═════ Raw data ═════
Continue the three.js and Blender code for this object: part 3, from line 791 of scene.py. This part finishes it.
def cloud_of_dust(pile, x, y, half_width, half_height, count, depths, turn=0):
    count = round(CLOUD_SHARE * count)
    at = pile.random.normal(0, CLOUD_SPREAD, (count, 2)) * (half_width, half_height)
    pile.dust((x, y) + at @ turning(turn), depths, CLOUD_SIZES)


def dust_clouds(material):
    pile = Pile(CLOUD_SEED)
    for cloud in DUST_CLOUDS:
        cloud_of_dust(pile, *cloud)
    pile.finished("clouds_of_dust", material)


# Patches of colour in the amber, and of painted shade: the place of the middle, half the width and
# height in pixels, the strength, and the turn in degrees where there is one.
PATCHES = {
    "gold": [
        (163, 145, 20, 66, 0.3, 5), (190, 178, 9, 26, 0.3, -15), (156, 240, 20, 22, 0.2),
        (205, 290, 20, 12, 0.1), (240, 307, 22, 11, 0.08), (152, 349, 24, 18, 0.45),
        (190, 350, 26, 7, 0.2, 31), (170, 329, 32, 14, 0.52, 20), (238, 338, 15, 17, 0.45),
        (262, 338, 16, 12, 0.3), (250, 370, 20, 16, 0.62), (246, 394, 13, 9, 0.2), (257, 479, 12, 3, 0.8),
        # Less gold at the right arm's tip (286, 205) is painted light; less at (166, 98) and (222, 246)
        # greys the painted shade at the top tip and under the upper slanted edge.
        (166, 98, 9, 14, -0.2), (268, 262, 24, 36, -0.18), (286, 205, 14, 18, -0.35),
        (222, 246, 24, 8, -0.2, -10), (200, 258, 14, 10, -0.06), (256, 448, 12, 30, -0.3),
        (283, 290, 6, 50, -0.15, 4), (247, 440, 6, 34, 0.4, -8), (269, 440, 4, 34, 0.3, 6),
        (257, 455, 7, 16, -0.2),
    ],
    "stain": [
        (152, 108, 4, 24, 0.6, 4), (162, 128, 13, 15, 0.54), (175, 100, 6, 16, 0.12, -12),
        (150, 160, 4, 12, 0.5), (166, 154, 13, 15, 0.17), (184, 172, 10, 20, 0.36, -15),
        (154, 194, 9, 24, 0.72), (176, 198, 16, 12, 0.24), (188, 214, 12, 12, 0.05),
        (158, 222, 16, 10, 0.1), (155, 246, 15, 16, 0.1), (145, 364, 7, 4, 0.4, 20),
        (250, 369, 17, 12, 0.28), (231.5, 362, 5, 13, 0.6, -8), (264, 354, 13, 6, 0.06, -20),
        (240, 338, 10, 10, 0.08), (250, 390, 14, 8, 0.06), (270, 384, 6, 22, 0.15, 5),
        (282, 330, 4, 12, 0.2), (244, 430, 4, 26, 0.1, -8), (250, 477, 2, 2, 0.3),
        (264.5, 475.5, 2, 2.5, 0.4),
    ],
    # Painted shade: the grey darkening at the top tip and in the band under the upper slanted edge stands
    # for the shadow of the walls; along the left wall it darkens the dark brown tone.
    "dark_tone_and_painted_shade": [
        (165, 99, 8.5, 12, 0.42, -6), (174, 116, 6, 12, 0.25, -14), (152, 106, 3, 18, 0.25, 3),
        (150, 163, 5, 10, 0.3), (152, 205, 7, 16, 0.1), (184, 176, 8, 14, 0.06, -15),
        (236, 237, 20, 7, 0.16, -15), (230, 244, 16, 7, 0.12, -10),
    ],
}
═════
Given exercise
Transcribe every line of the data, exactly as it stands.

Correct answer
Continue the three.js and Blender code for this object: part 3, from line 791 of scene.py. This part finishes it.
def cloud_of_dust(pile, x, y, half_width, half_height, count, depths, turn=0):
    count = round(CLOUD_SHARE * count)
    at = pile.random.normal(0, CLOUD_SPREAD, (count, 2)) * (half_width, half_height)
    pile.dust((x, y) + at @ turning(turn), depths, CLOUD_SIZES)


def dust_clouds(material):
    pile = Pile(CLOUD_SEED)
    for cloud in DUST_CLOUDS:
        cloud_of_dust(pile, *cloud)
    pile.finished("clouds_of_dust", material)


# Patches of colour in the amber, and of painted shade: the place of the middle, half the width and
# height in pixels, the strength, and the turn in degrees where there is one.
PATCHES = {
    "gold": [
        (163, 145, 20, 66, 0.3, 5), (190, 178, 9, 26, 0.3, -15), (156, 240, 20, 22, 0.2),
        (205, 290, 20, 12, 0.1), (240, 307, 22, 11, 0.08), (152, 349, 24, 18, 0.45),
        (190, 350, 26, 7, 0.2, 31), (170, 329, 32, 14, 0.52, 20), (238, 338, 15, 17, 0.45),
        (262, 338, 16, 12, 0.3), (250, 370, 20, 16, 0.62), (246, 394, 13, 9, 0.2), (257, 479, 12, 3, 0.8),
        # Less gold at the right arm's tip (286, 205) is painted light; less at (166, 98) and (222, 246)
        # greys the painted shade at the top tip and under the upper slanted edge.
        (166, 98, 9, 14, -0.2), (268, 262, 24, 36, -0.18), (286, 205, 14, 18, -0.35),
        (222, 246, 24, 8, -0.2, -10), (200, 258, 14, 10, -0.06), (256, 448, 12, 30, -0.3),
        (283, 290, 6, 50, -0.15, 4), (247, 440, 6, 34, 0.4, -8), (269, 440, 4, 34, 0.3, 6),
        (257, 455, 7, 16, -0.2),
    ],
    "stain": [
        (152, 108, 4, 24, 0.6, 4), (162, 128, 13, 15, 0.54), (175, 100, 6, 16, 0.12, -12),
        (150, 160, 4, 12, 0.5), (166, 154, 13, 15, 0.17), (184, 172, 10, 20, 0.36, -15),
        (154, 194, 9, 24, 0.72), (176, 198, 16, 12, 0.24), (188, 214, 12, 12, 0.05),
        (158, 222, 16, 10, 0.1), (155, 246, 15, 16, 0.1), (145, 364, 7, 4, 0.4, 20),
        (250, 369, 17, 12, 0.28), (231.5, 362, 5, 13, 0.6, -8), (264, 354, 13, 6, 0.06, -20),
        (240, 338, 10, 10, 0.08), (250, 390, 14, 8, 0.06), (270, 384, 6, 22, 0.15, 5),
        (282, 330, 4, 12, 0.2), (244, 430, 4, 26, 0.1, -8), (250, 477, 2, 2, 0.3),
        (264.5, 475.5, 2, 2.5, 0.4),
    ],
    # Painted shade: the grey darkening at the top tip and in the band under the upper slanted edge stands
    # for the shadow of the walls; along the left wall it darkens the dark brown tone.
    "dark_tone_and_painted_shade": [
        (165, 99, 8.5, 12, 0.42, -6), (174, 116, 6, 12, 0.25, -14), (152, 106, 3, 18, 0.25, 3),
        (150, 163, 5, 10, 0.3), (152, 205, 7, 16, 0.1), (184, 176, 8, 14, 0.06, -15),
        (236, 237, 20, 7, 0.16, -15), (230, 244, 16, 7, 0.12, -10),
    ],
}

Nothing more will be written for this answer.